Beethoven in New York

Category: Health
Duration: 00:01:59
Publish Date: 2018-05-20 00:00:00
Description: On today’s date in 1846, a Grand Festival Concert took place at New York’s Castle Garden, a popular spot for 19th century Manhattanites to enjoy fireworks, balloon ascensions, ice cream, and band concerts. The band on this occasion consisted of some 400 vocalists and instrumentalists, including members of the four-year-old New York Philharmonic. They gave, for the first time in America, a complete performance of Beethoven’s Symphony No. 9, the “Choral Symphony.” In attendance was a 26-year-old lawyer named George Templeton Strong, who kept a diary and recorded his impressions – which were NOT favorable: “A splendid failure, I’m sorry to say,” he wrote. “The first movement was utterly barren… the minuet was well enough, quite brilliant in parts [and] the only point I found worth remembering in the whole piece… then came an andante (very tedious)... then the fourth movement with its chorus, which was a bore… a small achievement for Beethoven, and the orchestra might as well have been playing at the bottom of a well.
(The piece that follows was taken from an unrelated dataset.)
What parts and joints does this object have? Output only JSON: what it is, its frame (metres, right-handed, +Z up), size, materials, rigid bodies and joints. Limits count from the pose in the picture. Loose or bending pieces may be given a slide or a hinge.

Every note of the music was blurred and muddied, a mere confused storm echoes and reverberations… [But] after all,” concluded Strong, “‘tisn’t fair to judge, hearing it under so many disadvantages.” Fourteen years later, after a more advantageous Philharmonic performance in 1860, Strong changed his mind about Beethoven’s Ninth, and wrote: “Strange I should have missed its real character and overlooked so many great points when I heard it last. It is an immense, wonderful work.”